My biggest annoyance is the 4"x6" Canon Photo Pack (BRAND SPECIFIC) for my childs pre-school class. $15!!! Last year, I purchased. On her first day of school I got a picture of her playing sent home! I thought - oh this is a great idea I will get pictures throughout the year - good investment... That was the one and only one I got last year. Hope that it improves this year!
Also for my DD's K year, we had to buy 2 or 3 disposable cameras. Personally, I think it would have been better to request a $10 donation from each family. If there had been 15 kids in the class, then that's $150 per class to buy a decent digital camera. (Will say that we did get a scrapbook at the end of the year of pictures throughout the year of our kid.)
My DS is going into 7th. grade and they need a ton of glue stickers and 2 packs of colored pencils. I can't understand why they need to color and glue in 7th. grade. But in 6th. grade also they would glue everything in their composition notebooks and color pictures in them.
He also needs red pens - why red? I remember when I was in school only the teacher was allowed to use red pens!
I used glue in my 7th/8th grade classes. Some foldables need glue, plus kids love to color, cut, and paste at any age. (Weird, yeah...) Also, one of our math teachers has each child grab a red pen on the way in the door. He puts the homework answers and each student is supposed to check their work and make corrections in pen. He walks around to make sure they aren't doing things in pencil (for which they get a 0). If they copy the corrections in red ink, they get half credit. If they copy it and weren't there the previous day, they get the full credit, but it has to be in red ink still.
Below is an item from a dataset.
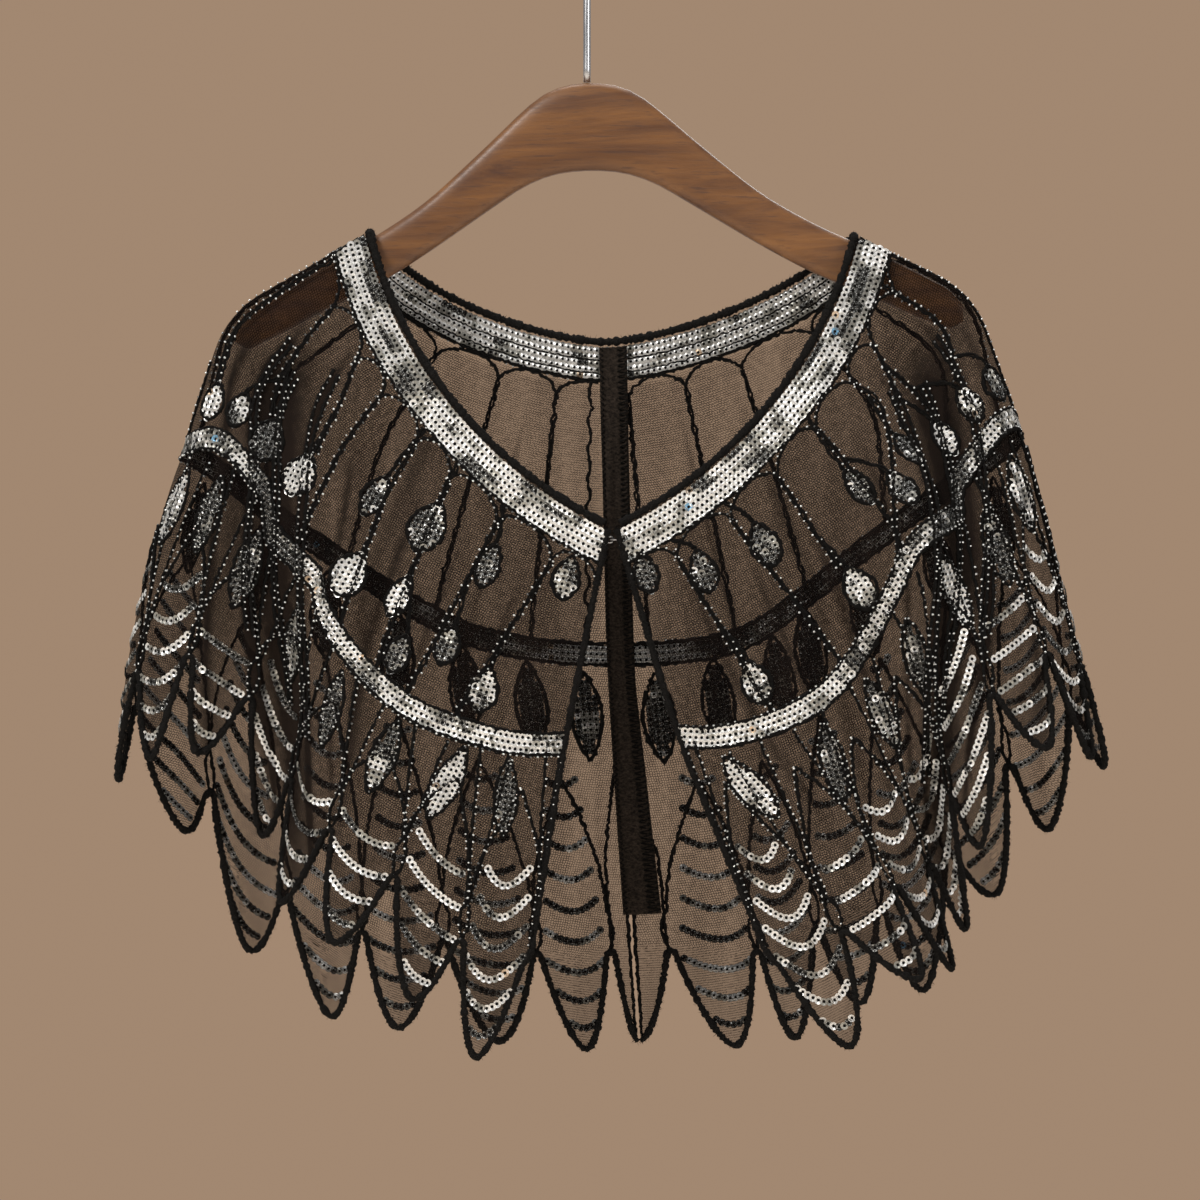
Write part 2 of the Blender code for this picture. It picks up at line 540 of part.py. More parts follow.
# ------------------------------------------------------------------ the hanger
def make_hanger(finish):
    """The wooden hanger: rounded sections set along both arms."""
    stations = [s.away / 200.0 for s in HANGER_PROFILE]
    away = np.array([-s * ARM_LEFT for s in stations[::-1]] + [s * ARM_RIGHT for s in stations[1:]])
    top, bottom = hanger_edge(away, "top"), hanger_edge(away, "bottom")
    out = hanger_out(away)
    slim = np.interp(np.abs(away), SLIM_AWAY, SLIM_SHARE)
    turn = (np.arange(HANGER_SIDES) + 0.5) * 2 * math.pi / HANGER_SIDES
    wide = np.sign(np.cos(turn)) * np.abs(np.cos(turn)) ** HANGER_SQUARE
    high = np.sign(np.sin(turn)) * np.abs(np.sin(turn)) ** HANGER_SQUARE
    rings = []
    for i in range(len(away)):
        depth = out[i] + HANGER_THICK / 2 * slim[i] * wide
        down = (top[i] + bottom[i]) / 2 - (bottom[i] - top[i]) / 2 * high
        across = np.full_like(depth, away[i] + ARM_MIDDLE)
        rings.append(to_frame(np.stack([across, depth, down], axis=1)))
    count = len(turn)
    vertices = np.concatenate(rings)
    faces = [tuple(range(count)), tuple(range(len(vertices) - count, len(vertices)))]
    for i in range(len(away) - 1):
        for j in range(count):
            a, b = i * count + j, i * count + (j + 1) % count
            faces.append((a, b, b + count, a + count))
    made = add_object("hanger_wood", vertices, faces, finish)
    made.data.shade_smooth()
    return made


def make_hook(finish):
    """The steel wire: a straight shank, a short swing to the side and the round hook over the rod."""
    middle = np.array([0.0, WIRE_RADIUS - HOOK_RADIUS])
    foot = -CROWN_BELOW_HOOK + SEAM_GAP
    join = math.radians(-62.0)
    join_point = middle + HOOK_RADIUS * np.array([math.cos(join), math.sin(join)])
    join_way = np.array([-math.sin(join), math.cos(join)])
    shank_top = np.array([0.0, foot + HOOK_SHANK])
    reach = np.linalg.norm(join_point - shank_top)
    points = [np.array([0.0, foot + HOOK_SHANK * k / 3]) for k in range(4)]
    for k in range(1, 7):
        t = k / 7
        start = (1 + 2 * t) * (1 - t) ** 2 * shank_top + t * (1 - t) ** 2 * reach * np.array([0.0, 1.0])
        points.append(start + t * t * (3 - 2 * t) * join_point - t * t * (1 - t) * reach * join_way)
    for turn in np.linspace(join, math.radians(196.0), 26):
        points.append(middle + HOOK_RADIUS * np.array([math.cos(turn), math.sin(turn)]))
    path = np.array([(p[0], 0.0, p[1]) for p in points]) * MM
    tube("hanger_wire", path, WIRE_RADIUS * MM, 10, finish)


def main():
    """Builds every piece."""
    for old in list(bpy.data.objects):
        bpy.data.objects.remove(old, do_unlink=True)
    net = material("black_net", (0.03, 0.026, 0.024), 0.8)
    cord = material("black_cord", (0.012, 0.012, 0.012), 0.95)
    silver = material("silver_sequins", (0.72, 0.72, 0.7), 0.25, 0.9)
    wood = material("satin_wood", (0.36, 0.17, 0.07), 0.42)
    steel = material("brushed_wire", (0.6, 0.6, 0.6), 0.3, 1.0)
    left = Half(-1, LEFT_ROWS, ARM_LEFT, LEFT_BOW)
    right = Half(1, RIGHT_ROWS, ARM_RIGHT, RIGHT_BOW)
    for half, word in ((left, "left"), (right, "right")):
        ring, levels = make_body(half, f"body_{word}", net)
        make_band(half, f"neck_band_{word}", ring, levels, slice(0, 2), silver)
        make_band(half, f"yoke_band_{word}", ring, levels, slice(4, 6), silver)
        make_edge_cord(half, f"edge_cord_{word}", cord)
    make_binding((left, right), cord)
    make_seam((left, right), cord)
    make_clasp((left, right), steel)
    make_hanger(wood)
    make_hook(steel)


main()
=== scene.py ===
"""Looks of a sequin capelet on a contoured wooden hanger.

The capelet is sheer net, open at the centre front and seamed at the centre back. A place on the cloth is told
by a ring value (0 at the front edge, 8 on the shoulder, 14.35 at the back seam; one unit is one hem point)
and by the millimetres along the cloth from the neck edge. The tables of rows and of the hanger's profile are
those of the part's own source, so every piece lies on its solid.
"""

import json
import logging
import math
from collections import namedtuple
from dataclasses import dataclass, field
from enum import Enum

import bpy
import numpy as np
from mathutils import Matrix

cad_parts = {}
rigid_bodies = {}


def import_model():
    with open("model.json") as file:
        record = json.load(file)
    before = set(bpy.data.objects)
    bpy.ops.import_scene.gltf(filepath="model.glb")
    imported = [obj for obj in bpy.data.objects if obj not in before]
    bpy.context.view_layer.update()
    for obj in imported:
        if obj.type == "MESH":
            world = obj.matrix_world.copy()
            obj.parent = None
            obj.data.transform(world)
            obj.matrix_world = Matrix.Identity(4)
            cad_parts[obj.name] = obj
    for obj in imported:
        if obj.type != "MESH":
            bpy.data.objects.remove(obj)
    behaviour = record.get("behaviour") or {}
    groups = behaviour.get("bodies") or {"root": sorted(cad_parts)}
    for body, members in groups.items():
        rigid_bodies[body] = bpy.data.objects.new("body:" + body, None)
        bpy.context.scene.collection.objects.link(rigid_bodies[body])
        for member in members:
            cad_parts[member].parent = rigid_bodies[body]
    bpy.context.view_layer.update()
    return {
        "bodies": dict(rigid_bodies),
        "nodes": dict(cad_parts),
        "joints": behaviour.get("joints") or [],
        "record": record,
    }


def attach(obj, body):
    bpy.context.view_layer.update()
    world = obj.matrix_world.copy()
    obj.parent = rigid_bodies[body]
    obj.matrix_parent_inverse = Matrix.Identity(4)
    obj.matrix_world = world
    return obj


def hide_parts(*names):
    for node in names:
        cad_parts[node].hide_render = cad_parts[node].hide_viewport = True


LOG = logging.getLogger("capelet")
MM = 0.001
FOCUS = "focus"
BLACK = np.array([0.01, 0.01, 0.01, 1.0])

# ------------------------------------------------------------ sizes shared with the solids, in millimetres
CROWN_BELOW_HOOK = 90.0
CAPE_SHIFT = 13.75
NECK_RADIUS = 256.0
NECK_MIDDLE = (111.5, 14.1)
NECK_START, NECK_SWEEP = 26.3, 46.5
NECK_BACK_DOWN, NECK_BACK_RISE, NECK_BACK_HALF = 141.5, 38.0, 115.0
NECK_BACK_SHAPE, NECK_BACK_MIDDLE = 1.6, -4.0
NECK_OUT_FRONT, NECK_OUT_BACK = 45.0, 40.0
SHOULDER, SADDLE_HALF, SADDLE_OUT, CENTRE_BACK = 8.0, 0.25, 7.6, 14.35
KNEE_SOFT, BAND_SOFT = 22.0, 26.0
BINDING_RADIUS, CORD_RADIUS, CORD_TURN = 2.3, 1.6, 2.5
NECK_BAND = (3.0, 20.5)
NOTCH_DEPTH, NOTCH_BULGE, POINT_SHAPE = 54.0, 23.0, 1.8
YOKE_BAND_EDGE = 6.0
DEEP_FOLD = 1.2
ARMS, PROFILE_LENGTH = (193.0, 206.5), 200.0
ARM_MIDDLE = -CAPE_SHIFT
HANGER_THICK, HANGER_SWEEP, HANGER_TILT = 13.0, 10.0, 1.65
WIRE_RADIUS, HOOK_RADIUS, HOOK_SHANK = 2.0, 20.0, 46.0
LAST_POINT = math.floor(CENTRE_BACK)

Station = namedtuple("Station", "away top bottom")
HANGER_PROFILE = (
    Station(0, 0.0, 48.4),
    Station(14, 1.6, 49.3),
    Station(26, 6.5, 52.2),
    Station(38, 15.8, 57.5),
    Station(52, 28.5, 66.2),
    Station(70, 44.5, 77.8),
    Station(91, 62.2, 91.2),
    Station(118, 79.5, 106.8),
    Station(150, 95.8, 121.6),
    Station(182, 113.2, 136.8),
    Station(194, 121.0, 141.0),
    Station(200, 128.5, 137.5),
)
Row = namedtuple("Row", "ring hold band_across band_out band_down tip_across tip_out tip_down")
CENTRE_BACK_ROW = (0.0, 63.0, 315.0, 15.0, 80.0, 532.0)
LEFT_ROWS = (
    Row(0.0, 0.0, 26, -48, 362, 52, -52, 526),
    Row(0.5, 0.0, 45, -53, 362, 74, -60, 535),
    Row(1.5, 0.0, 79, -60, 355, 110, -76, 502),
    Row(2.5, 0.0, 114, -68, 340, 152, -90, 471),
    Row(3.5, 0.0, 144, -70, 312, 181, -52, 450),
    Row(4.5, 0.0, 167, -58, 276, 193, -14, 414),
    Row(5.5, 0.3, 189, -56, 236, 227, -50, 369),
    Row(6.5, 0.75, 211, -44, 205, 251, -60, 372),
    Row(7.5, 1.0, 232, -22, 199, 271, -14, 384),
    Row(8.0, 1.0, 234, -2, 200, 262, 12, 396),
    Row(8.5, 0.95, 222, 18, 209, 238, 30, 412),
    Row(9.5, 0.6, 193, 42, 232, 203, 62, 479),
    Row(10.5, 0.2, 158, 52, 258, 157, 84, 518),
    Row(11.5, 0.0, 119, 56, 284, 119, 68, 524),
    Row(12.5, 0.0, 79, 60, 304, 63, 86, 532),
    Row(13.5, 0.0, 35, 62, 313, 14, 72, 536),
)
RIGHT_ROWS = (
    Row(0.0, 0.0, 36, -46, 359, 103, -50, 523),
    Row(0.5, 0.0, 51, -50, 360, 130, -58, 529),
    Row(1.5, 0.0, 86, -57, 353, 168, -82, 491),
    Row(2.5, 0.0, 120, -65, 334, 186, -46, 487),
    Row(3.5, 0.0, 147, -64, 300, 195, -14, 466),
    Row(4.5, 0.0, 173, -72, 252, 202, -64, 418),
    Row(5.5, 0.3, 194, -46, 224, 238, -62, 366),
    Row(6.5, 0.75, 213, -38, 196, 262, -36, 372),
    Row(7.5, 1.0, 224, -18, 190, 271, -8, 377),
    Row(8.0, 1.0, 223, 0, 194, 262, 16, 392),
    Row(8.5, 0.95, 208, 22, 206, 243, 40, 412),
    Row(9.5, 0.6, 174, 42, 230, 215, 60, 448),
    Row(10.5, 0.2, 140, 52, 256, 175, 84, 503),
    Row(11.5, 0.0, 106, 56, 284, 139, 66, 510),
    Row(12.5, 0.0, 75, 60, 305, 103, 86, 530),
    Row(13.5, 0.0, 38, 62, 313, 69, 74, 534),
)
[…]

So, if they don't do their homework
at all, they can still get some credit for it if they copy the work.
But we are talking about HS students and if they don't have the proper materials to be prepared for class, then oh well. If they can't manage to do the school work because they don't have the right stuff, then they can fail. If that doesn't wake them up, or wake up their parents then again, oh well. Not everyone deserves to pass.
Giving extra credit because a kid brings in 10 pencils is ridiculous and its not fair to the kids that work hard and earn their grades. Personally I think that teachers that do that kind of stuff should be reprimanded, not excused.
I don't agree with giving extra credit for supplies, although I have contemplated an "optional" grade. Bring everything in by X date, and I'll give you a 100. Don't, and you won't get anything. Not a 0 or anything. Of course, I buy enough cheap 1 subject notebooks to get me through, and then watch for Target to mark them WAY DOWN. I got 200 notebooks two years ago for $6. I keep them in storage until I need them. Each student gets a notebook, 2 wooden pencils, a cap eraser, and a pen from me on the first day of school. I have a lot who won't be able to get their stuff sometimes until a month into school when the next welfare check comes in, so I make sure they have this much. Then I sell supplies for cheap (notebooks and mechanical pencils for a quarter, wooden pencils for a dime.) I'd give them away, but they don't take care of them. That little bit of change (which they all always oddly have) gives them enough pride in the thought that it belongs to them and they paid their $$ for it, that I can buy more when I need to and they will take care of what they bought.